Debt in French retailer Casino rallied slightly after it completed the sale of a 15 percent stake in property group Mercialys, for a capital gain of about 110 million euros, to help cut its debt.
Five-year default swaps on Casino fell 4 basis points to 128 basis points, the trader said. "They were trading very weakly anyway: they were trading like a sub-investment grade credit, which they are not yet," he added.
In the primary market, New Zealand dairy giant Fonterra Co-operative plans to sell euro and sterling-denominated bonds after meeting investors next week, an official at one of the banks managing the sale said.
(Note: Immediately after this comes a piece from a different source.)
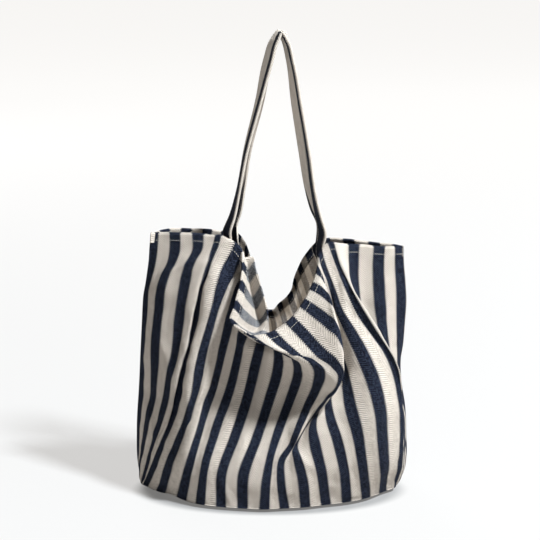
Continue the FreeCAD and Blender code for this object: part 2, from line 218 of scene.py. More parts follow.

Fonterra plans to sell a fixed-rate, seven-year sterling bond, and a four-year euro floating rate note (FRN), after investor roadshows from March 21 to March 23, the official said.
Deutsche Bank and HSBC are managing the deal for Fonterra, the world's largest dairy exporter.
And British services group Rentokil Initial was concluding investor roadshows for its planned 7-to-10-year sterling bond sale.
The deal will probably total at least 250 million pounds, and will contain a "change of control" covenant, designed to safeguard bondholders against the risk of a debt-heavy take-over of the company, a banker familiar with the deal said last week.
In the wider market, the FTSE Euro Corporate Bond Index showed investment-grade corporate bonds in euros yielding an average 49.0 basis points more than similarly dated government bonds at 1628 GMT, 0.3 basis points less on the day.